For Clemson, legacy and BCS bowl possibilities are on the line tonight
CLEMSON — Fair or not, Clemson knows much of its season, which has had many successes to date, will be defined by what happens tonight against South Carolina.
The Tigers know there’s more at stake than year-long bragging rights. A possible at-large BCS bowl berth is on the line, and there is unfavorable history to be written with a fourth straight loss to the Gamecocks.
The No. 12 Tigers (10-1) have not lost four consecutive games to the No. 13 Gamecocks (9-2) since 1951-54.
“We don’t want that to be our legacy,” Clemson quarterback Tajh Boyd said.
And it’s not just that Clemson has lost to USC, but how the Tigers have lost. They’ve been manhandled at the line of scrimmage in three straight meetings, combining for a total of 179 rushing yards in the three-game losing streak.
Clemson center and Pelion native Dalton Freeman does not want to be part of the first Clemson senior class in 58 years to go winless against the Gamecocks.
“It’s been awful going home these past three years so I’m definitely looking to change that,” Freeman said. “They beat us and there’s no way around it. They physically beat us these past three years and that’s how I’ve challenged our guys because we control a lot of that.”
Beyond pride and bragging rights, Clemson has to win to have a shot at landing a Sugar Bowl bid, a prospect made more difficult with Oregon and Kansas State’s losses last weekend, which produced more at-large candidates.

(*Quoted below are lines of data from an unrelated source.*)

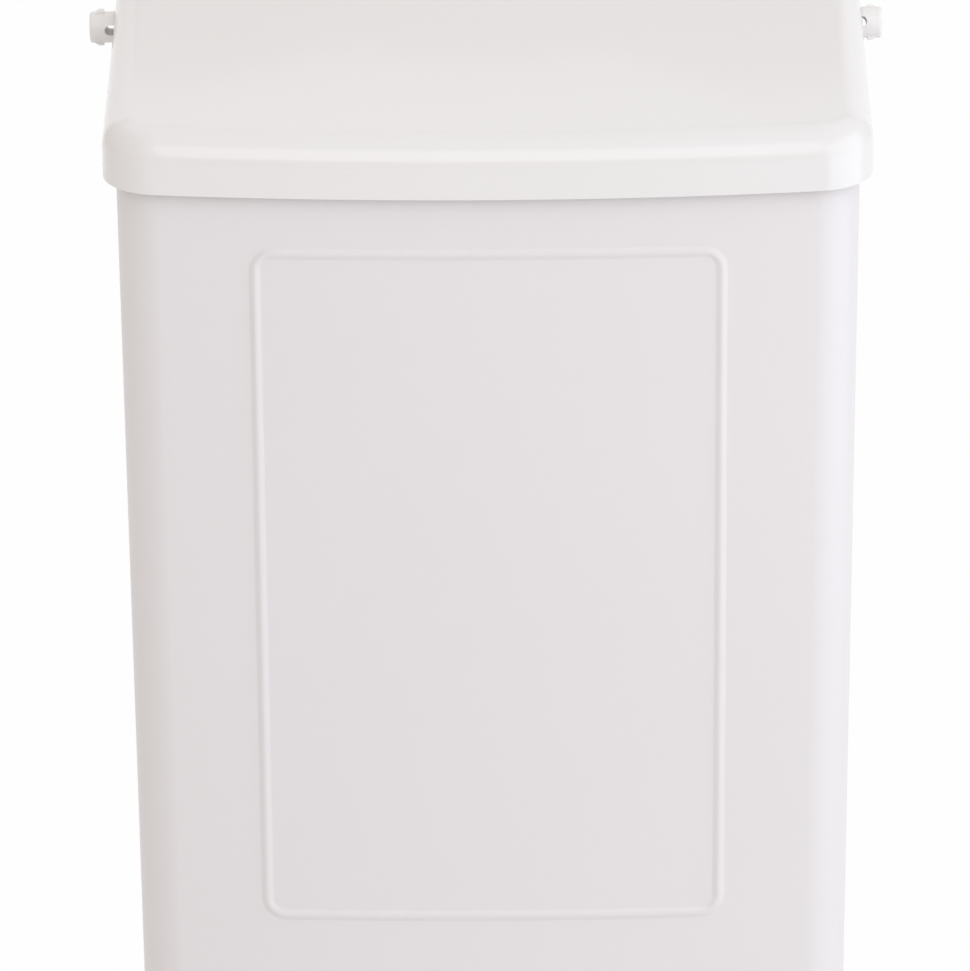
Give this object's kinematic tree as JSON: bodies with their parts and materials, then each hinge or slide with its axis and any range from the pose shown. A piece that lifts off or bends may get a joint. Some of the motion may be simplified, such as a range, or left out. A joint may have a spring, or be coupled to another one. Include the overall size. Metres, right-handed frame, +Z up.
{
  "type": "sanitary container",
  "caption": "Wall-hung sanitary bin with a tapered moulded body, a framed bare front and a sloping lid hinged on snap pins.",
  "frame": {"origin": "middle of the wall bracket's back face, on the wall plane", "axes": "+Z up, +Y into the wall, +X to the right as seen from the room"},
  "size_m": [0.223, 0.1593, 0.2762],
  "materials": {
    "container_white": "satin moulded",
    "lid_white": "glossy moulded",
    "pin_nylon": "natural nylon",
    "ring_grey": "matte moulded",
    "bracket_white": "matte moulded",
    "screw_steel": "bright zinc plated",
    "plug_grey": "matte moulded"
  },
  "bodies": {
    "wall_mount": {"wall_bracket": "bracket_white", "wall_screw_left": "screw_steel", "wall_screw_right": "screw_steel", "wall_plug_left": "plug_grey", "wall_plug_right": "plug_grey"},
    "container": {"container": "container_white", "hinge_pin_left": "pin_nylon", "hinge_pin_right": "pin_nylon", "bag_ring": "ring_grey"},
    "lid": {"lid": "lid_white"}
  },
  "joints": [
    {"name": "lift_off", "type": "slide", "parent": "wall_mount", "child": "container", "axis": [0, 0, 1], "range_m": [0, 0.012]},
    {"name": "lid_hinge", "type": "hinge", "parent": "container", "child": "lid", "pos_m": [0, -0.017, 0.043], "axis": [-1, 0, 0], "range_deg": [0, 98]}
  ]
}
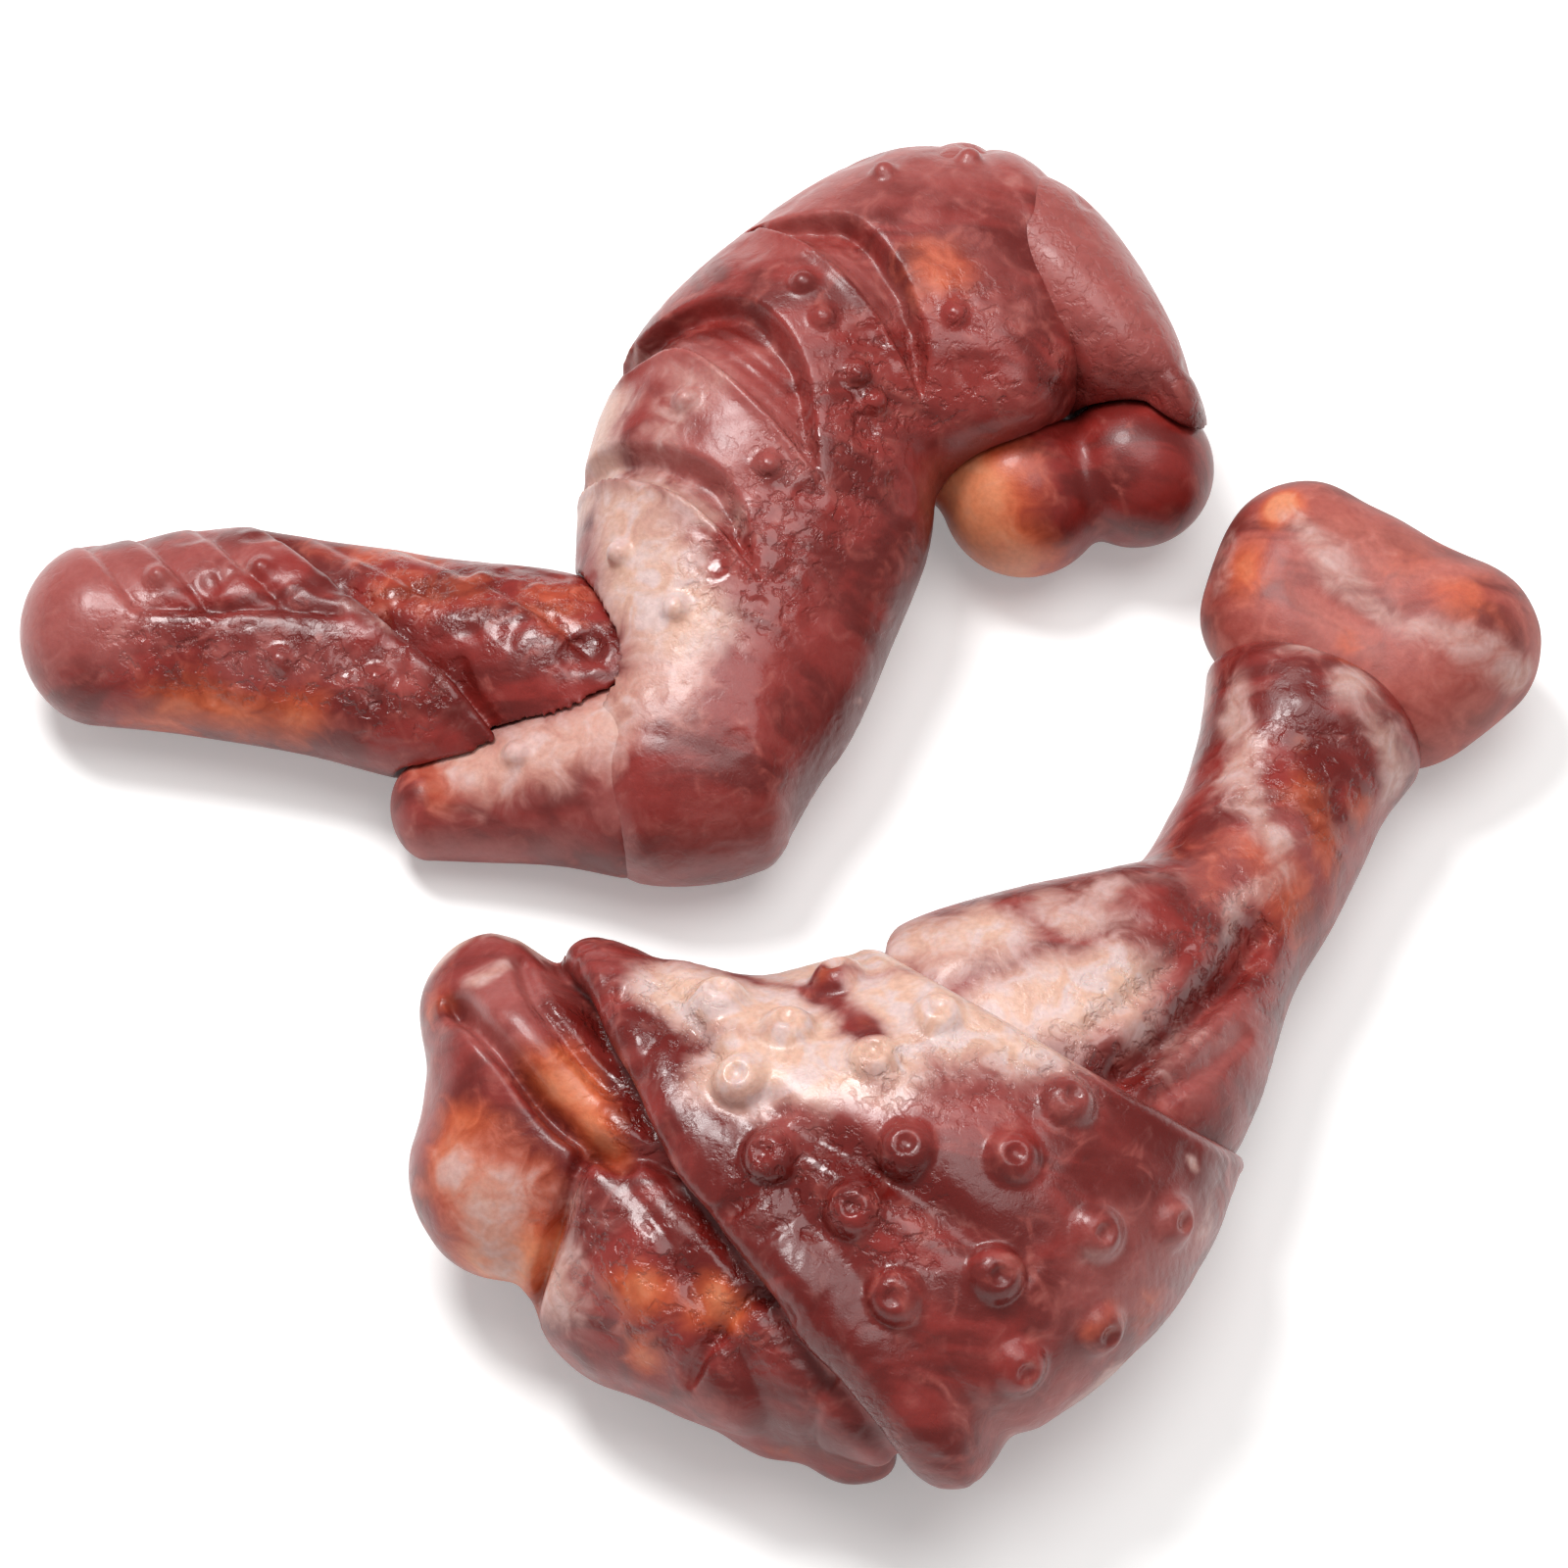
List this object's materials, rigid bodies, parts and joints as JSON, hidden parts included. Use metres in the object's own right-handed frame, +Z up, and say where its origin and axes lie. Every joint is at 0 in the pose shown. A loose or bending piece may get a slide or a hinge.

Clemson has dropped from the Sugar Bowl to the Chick-fil-A Bowl in the latest projections by CBSSports.com and ESPN’s Brad Edwards. ESPN’s Mark Schlabach still has Clemson playing in the Sugar Bowl if the Tigers beat USC.
A loss tonight will tarnish an otherwise successful season for Clemson and be another blow to the ACC.
The Tigers have won 10 games in consecutive years for the first time since 1987-90, and have claimed a share of the ACC Atlantic Division title for the third time in four years. But a loss to South Carolina will offer more ammunition to those who view the ACC as a weak conference.
“We’d be incredibly disappointed if we lost this game, you’re dang right,” coach Clemson Dabo Swinney said. “You live with it all year. Everybody lives with it, coaches, players and fans.
“But if we lost all those games and we were 0-11 and we won this game, it would be a great year? Nobody is happy unless you win them all. That’s our objective.”
Clemson defensive coordinator Brent Venables is new to the rivalry but has already been introduced to its fervor.
“They’ve had their way with us,” Venables said, “and it’s made everyone pretty mad around here.”